■ CHALLENGE: Repeat only the lines from the one containing "Write the three.js" through the one containing "it sits on.", exactly as written, both ends included.
————
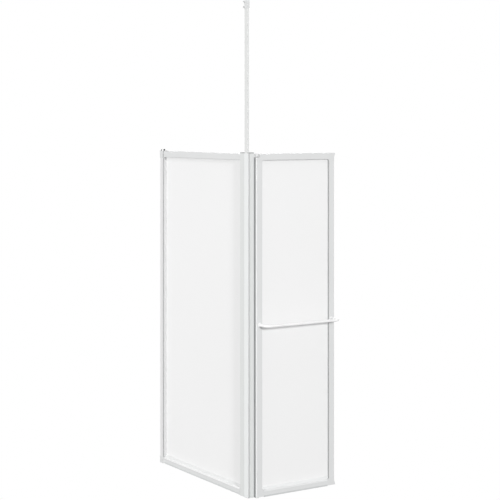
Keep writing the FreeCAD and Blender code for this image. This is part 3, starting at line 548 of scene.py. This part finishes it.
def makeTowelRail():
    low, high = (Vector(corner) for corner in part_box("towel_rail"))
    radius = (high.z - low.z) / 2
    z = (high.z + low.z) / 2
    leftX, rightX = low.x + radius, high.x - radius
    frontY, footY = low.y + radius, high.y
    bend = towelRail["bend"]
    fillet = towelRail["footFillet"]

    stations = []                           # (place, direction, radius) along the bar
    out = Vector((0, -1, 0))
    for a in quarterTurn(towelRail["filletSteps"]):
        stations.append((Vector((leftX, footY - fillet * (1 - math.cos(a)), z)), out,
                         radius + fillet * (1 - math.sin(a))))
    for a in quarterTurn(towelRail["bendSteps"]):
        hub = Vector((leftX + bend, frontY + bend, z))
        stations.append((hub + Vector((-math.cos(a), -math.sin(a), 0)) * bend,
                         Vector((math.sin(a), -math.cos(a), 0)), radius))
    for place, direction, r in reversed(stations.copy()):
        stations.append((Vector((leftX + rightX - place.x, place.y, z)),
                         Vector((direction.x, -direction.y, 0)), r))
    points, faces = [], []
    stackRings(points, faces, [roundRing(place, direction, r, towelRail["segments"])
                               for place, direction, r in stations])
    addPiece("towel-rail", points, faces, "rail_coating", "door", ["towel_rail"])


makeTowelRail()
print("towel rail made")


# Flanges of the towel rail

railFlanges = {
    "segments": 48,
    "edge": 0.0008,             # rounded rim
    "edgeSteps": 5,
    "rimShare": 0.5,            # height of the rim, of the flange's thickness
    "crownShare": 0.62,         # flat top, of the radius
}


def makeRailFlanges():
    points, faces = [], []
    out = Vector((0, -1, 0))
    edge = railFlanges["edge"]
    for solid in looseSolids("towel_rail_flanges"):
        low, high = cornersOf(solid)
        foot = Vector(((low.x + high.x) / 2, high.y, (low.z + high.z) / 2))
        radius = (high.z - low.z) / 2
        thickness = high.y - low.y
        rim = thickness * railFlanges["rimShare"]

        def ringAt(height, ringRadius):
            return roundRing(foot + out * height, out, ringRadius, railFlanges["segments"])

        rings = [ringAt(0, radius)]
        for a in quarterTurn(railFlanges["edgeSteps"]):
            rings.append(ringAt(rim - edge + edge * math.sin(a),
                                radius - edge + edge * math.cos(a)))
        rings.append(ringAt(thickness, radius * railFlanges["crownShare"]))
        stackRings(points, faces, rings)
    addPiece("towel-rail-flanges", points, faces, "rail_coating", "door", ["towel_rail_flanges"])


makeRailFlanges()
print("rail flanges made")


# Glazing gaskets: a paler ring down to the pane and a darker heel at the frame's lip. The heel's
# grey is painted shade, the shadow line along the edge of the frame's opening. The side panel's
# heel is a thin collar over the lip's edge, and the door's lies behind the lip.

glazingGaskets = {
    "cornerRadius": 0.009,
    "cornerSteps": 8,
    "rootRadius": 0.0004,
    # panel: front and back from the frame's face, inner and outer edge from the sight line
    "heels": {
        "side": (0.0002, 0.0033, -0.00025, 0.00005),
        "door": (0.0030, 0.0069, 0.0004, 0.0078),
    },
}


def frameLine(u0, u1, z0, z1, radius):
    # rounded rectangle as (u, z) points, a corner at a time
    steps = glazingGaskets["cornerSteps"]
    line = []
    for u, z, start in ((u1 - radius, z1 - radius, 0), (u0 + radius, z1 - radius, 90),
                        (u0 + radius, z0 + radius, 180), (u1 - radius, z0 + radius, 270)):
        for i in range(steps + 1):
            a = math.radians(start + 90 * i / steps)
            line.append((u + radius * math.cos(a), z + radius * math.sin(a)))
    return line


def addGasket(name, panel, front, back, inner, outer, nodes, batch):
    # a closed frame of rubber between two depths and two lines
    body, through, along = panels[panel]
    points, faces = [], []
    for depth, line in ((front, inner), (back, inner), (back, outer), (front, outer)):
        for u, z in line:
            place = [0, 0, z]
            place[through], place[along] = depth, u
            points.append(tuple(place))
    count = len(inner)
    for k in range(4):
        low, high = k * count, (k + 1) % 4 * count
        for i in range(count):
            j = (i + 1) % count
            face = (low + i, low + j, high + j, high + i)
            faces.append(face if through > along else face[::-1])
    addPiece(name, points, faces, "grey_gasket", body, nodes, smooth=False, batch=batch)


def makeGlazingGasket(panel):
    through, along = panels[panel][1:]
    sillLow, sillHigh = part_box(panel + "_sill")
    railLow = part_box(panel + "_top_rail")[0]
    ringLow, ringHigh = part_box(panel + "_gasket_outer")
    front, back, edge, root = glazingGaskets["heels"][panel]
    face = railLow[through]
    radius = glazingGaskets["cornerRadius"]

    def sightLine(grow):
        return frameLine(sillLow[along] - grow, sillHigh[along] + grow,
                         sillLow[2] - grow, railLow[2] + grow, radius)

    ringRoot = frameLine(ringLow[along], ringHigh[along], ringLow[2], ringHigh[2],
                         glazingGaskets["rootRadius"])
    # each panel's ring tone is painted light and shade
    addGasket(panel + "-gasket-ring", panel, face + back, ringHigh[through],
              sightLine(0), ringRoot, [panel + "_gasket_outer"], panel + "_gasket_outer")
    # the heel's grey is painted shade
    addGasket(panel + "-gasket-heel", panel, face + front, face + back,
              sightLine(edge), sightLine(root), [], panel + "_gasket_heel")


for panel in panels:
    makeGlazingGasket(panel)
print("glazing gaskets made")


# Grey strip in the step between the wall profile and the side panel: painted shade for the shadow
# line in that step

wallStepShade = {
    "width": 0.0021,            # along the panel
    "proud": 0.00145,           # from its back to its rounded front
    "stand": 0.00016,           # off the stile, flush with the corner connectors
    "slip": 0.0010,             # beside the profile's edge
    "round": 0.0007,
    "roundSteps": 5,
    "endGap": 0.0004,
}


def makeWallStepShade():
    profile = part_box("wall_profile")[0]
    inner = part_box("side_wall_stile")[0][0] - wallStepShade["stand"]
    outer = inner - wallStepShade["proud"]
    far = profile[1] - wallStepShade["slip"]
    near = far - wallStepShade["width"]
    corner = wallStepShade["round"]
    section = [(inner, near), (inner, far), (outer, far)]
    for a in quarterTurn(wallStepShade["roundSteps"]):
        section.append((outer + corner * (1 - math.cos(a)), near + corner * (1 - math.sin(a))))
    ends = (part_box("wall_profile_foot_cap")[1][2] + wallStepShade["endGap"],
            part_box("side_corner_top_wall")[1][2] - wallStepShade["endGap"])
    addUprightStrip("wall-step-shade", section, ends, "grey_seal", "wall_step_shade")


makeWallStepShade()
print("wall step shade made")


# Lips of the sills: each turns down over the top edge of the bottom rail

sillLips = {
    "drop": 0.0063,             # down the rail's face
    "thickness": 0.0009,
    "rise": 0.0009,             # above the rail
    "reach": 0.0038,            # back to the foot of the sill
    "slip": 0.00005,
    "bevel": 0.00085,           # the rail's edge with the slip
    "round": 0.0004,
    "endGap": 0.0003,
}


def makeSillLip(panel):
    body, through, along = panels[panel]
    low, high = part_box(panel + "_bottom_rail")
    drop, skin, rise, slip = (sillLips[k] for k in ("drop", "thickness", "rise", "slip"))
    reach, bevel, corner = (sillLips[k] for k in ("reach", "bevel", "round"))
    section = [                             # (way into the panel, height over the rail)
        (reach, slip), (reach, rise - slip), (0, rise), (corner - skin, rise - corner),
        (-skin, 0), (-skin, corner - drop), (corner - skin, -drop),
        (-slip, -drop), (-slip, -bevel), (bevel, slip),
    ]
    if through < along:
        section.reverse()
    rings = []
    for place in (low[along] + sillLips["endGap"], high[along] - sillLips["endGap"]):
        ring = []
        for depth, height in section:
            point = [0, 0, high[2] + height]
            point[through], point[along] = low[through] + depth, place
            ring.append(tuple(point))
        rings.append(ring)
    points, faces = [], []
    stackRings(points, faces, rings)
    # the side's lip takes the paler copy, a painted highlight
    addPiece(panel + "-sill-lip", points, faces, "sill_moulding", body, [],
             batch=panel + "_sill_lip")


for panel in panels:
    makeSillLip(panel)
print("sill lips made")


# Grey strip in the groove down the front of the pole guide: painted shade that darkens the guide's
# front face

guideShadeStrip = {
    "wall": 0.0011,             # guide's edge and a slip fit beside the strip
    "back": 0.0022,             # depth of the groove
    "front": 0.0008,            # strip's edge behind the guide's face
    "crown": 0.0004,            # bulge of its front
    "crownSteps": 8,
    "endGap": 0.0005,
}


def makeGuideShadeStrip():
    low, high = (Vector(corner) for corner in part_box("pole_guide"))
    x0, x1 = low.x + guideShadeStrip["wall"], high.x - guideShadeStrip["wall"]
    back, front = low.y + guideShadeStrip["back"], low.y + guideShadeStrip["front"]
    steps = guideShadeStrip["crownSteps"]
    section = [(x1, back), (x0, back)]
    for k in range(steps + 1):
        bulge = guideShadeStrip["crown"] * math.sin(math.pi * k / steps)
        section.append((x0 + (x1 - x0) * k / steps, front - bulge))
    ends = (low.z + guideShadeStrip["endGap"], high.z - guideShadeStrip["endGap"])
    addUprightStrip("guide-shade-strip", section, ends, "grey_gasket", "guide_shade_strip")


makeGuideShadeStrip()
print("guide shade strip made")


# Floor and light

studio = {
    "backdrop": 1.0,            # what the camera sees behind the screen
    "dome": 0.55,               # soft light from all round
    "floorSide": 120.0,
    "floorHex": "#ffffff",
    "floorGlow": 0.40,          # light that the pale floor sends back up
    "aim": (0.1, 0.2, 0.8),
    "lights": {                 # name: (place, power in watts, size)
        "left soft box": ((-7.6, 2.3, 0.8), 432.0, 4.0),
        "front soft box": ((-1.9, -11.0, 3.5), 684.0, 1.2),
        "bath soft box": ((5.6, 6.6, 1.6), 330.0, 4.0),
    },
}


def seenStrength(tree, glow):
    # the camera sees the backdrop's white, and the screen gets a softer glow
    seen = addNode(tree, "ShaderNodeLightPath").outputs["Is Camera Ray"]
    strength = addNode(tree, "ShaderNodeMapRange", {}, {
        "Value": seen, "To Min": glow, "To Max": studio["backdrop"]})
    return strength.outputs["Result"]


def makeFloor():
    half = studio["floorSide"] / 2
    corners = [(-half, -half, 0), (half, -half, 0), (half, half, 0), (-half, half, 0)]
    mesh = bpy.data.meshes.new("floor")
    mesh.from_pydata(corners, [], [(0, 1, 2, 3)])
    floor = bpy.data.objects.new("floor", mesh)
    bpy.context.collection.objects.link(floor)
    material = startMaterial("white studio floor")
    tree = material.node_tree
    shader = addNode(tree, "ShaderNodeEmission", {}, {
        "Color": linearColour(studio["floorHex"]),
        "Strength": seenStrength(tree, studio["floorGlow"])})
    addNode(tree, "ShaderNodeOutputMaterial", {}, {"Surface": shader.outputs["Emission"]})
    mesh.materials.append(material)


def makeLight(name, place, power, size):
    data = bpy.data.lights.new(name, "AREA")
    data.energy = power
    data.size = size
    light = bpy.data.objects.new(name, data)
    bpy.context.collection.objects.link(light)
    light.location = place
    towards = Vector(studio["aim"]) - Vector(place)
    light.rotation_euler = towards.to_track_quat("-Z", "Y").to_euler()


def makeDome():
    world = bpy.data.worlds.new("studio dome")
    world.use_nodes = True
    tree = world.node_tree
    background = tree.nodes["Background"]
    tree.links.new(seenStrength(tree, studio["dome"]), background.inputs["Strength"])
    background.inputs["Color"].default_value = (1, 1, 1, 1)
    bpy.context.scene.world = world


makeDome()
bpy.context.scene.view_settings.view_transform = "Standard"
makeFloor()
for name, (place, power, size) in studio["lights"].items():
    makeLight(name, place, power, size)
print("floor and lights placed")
————
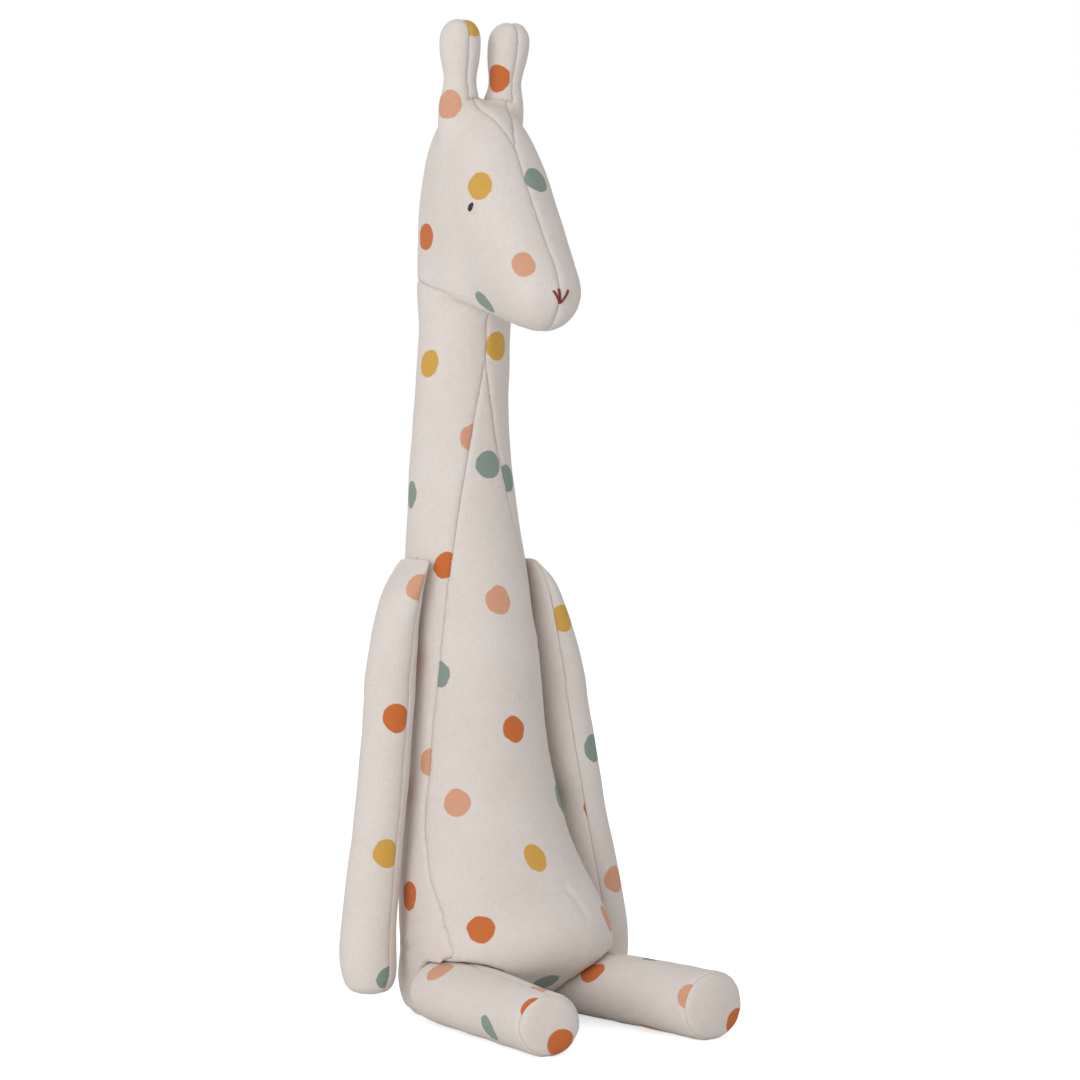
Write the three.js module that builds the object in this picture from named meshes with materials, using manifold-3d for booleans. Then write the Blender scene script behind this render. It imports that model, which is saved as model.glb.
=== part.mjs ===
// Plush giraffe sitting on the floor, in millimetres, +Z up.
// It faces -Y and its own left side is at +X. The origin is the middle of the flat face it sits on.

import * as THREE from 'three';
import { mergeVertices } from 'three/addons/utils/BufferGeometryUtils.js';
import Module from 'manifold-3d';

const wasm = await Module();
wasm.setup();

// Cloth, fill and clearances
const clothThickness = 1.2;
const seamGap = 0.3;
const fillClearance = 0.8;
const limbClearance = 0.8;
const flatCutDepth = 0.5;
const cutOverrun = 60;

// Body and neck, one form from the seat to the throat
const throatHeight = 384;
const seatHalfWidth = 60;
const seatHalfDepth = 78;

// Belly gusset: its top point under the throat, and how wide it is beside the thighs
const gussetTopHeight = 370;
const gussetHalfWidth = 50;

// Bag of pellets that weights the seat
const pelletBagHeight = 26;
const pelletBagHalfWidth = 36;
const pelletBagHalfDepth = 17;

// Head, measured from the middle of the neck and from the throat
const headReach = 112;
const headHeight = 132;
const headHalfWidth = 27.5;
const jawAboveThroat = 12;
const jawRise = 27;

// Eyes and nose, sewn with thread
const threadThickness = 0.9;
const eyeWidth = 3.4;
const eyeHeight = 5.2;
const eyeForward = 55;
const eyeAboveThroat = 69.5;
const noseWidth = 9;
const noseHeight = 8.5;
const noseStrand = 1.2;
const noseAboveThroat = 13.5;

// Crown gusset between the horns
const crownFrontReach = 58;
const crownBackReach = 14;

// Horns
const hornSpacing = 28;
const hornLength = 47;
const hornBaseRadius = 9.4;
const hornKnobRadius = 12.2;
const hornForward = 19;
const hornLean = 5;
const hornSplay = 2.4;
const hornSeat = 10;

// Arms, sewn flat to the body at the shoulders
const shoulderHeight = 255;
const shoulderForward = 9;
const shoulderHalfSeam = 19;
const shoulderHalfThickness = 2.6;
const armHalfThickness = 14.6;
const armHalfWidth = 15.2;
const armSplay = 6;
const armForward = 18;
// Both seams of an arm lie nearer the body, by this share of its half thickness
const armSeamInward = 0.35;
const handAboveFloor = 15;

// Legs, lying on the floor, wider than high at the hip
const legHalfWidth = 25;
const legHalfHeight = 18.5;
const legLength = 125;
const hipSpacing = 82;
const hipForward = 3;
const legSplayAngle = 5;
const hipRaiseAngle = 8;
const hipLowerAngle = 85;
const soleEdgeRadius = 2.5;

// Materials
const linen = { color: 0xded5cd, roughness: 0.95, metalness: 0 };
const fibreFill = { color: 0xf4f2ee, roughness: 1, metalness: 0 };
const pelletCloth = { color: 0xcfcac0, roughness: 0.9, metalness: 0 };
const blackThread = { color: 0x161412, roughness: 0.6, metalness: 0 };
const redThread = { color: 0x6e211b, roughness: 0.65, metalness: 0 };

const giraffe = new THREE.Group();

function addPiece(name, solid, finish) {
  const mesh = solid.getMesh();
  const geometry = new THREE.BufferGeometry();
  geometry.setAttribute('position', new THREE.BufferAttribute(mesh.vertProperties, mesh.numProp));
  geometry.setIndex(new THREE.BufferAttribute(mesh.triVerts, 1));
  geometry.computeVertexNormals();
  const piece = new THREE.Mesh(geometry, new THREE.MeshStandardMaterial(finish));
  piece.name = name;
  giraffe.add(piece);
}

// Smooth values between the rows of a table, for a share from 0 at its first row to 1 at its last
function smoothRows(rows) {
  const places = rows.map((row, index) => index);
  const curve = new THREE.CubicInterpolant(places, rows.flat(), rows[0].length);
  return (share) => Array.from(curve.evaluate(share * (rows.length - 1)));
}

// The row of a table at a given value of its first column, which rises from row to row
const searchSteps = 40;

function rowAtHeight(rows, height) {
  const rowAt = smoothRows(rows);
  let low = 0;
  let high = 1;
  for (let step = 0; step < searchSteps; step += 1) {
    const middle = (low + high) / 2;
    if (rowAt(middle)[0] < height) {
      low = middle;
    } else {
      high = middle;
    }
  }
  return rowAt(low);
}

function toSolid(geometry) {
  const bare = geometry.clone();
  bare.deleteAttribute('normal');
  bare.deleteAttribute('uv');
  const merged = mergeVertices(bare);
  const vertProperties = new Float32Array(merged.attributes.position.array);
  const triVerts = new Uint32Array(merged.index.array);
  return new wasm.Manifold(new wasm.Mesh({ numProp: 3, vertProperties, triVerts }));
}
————
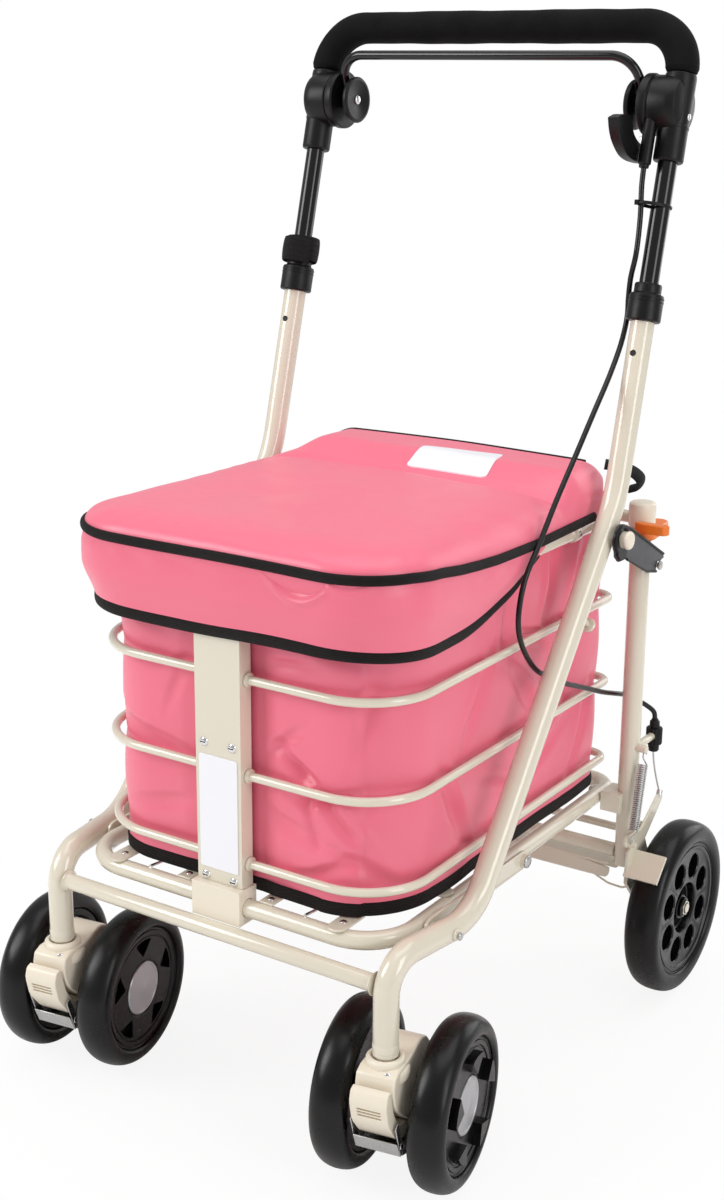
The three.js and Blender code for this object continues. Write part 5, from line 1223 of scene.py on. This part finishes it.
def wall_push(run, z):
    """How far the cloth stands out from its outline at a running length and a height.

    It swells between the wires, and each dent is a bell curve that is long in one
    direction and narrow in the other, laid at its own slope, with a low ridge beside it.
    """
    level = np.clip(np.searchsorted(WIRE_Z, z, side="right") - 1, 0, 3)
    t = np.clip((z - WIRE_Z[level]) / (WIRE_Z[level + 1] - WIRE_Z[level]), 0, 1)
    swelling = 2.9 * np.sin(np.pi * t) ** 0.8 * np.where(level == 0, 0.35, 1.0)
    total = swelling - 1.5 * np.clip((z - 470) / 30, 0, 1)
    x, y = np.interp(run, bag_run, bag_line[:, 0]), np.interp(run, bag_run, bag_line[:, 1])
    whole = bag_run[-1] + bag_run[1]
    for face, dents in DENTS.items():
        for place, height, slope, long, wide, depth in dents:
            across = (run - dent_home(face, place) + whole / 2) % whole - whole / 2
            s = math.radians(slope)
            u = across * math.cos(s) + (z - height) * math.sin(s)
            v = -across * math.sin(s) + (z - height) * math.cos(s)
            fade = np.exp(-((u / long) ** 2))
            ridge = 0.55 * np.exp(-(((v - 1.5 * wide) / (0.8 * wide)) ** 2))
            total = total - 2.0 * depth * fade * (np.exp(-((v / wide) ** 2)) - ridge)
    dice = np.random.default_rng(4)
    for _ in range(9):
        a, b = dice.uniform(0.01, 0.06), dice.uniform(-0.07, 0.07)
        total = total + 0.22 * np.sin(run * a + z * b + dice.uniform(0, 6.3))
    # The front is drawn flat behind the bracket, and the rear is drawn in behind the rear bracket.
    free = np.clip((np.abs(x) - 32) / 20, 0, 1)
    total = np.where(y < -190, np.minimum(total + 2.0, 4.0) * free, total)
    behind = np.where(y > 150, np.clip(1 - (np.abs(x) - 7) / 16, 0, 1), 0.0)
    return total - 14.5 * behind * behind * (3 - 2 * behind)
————
■ SOLUTION BELOW:
Write the three.js module that builds the object in this picture from named meshes with materials, using manifold-3d for booleans. Then write the Blender scene script behind this render. It imports that model, which is saved as model.glb.
=== part.mjs ===
// Plush giraffe sitting on the floor, in millimetres, +Z up.
// It faces -Y and its own left side is at +X. The origin is the middle of the flat face it sits on.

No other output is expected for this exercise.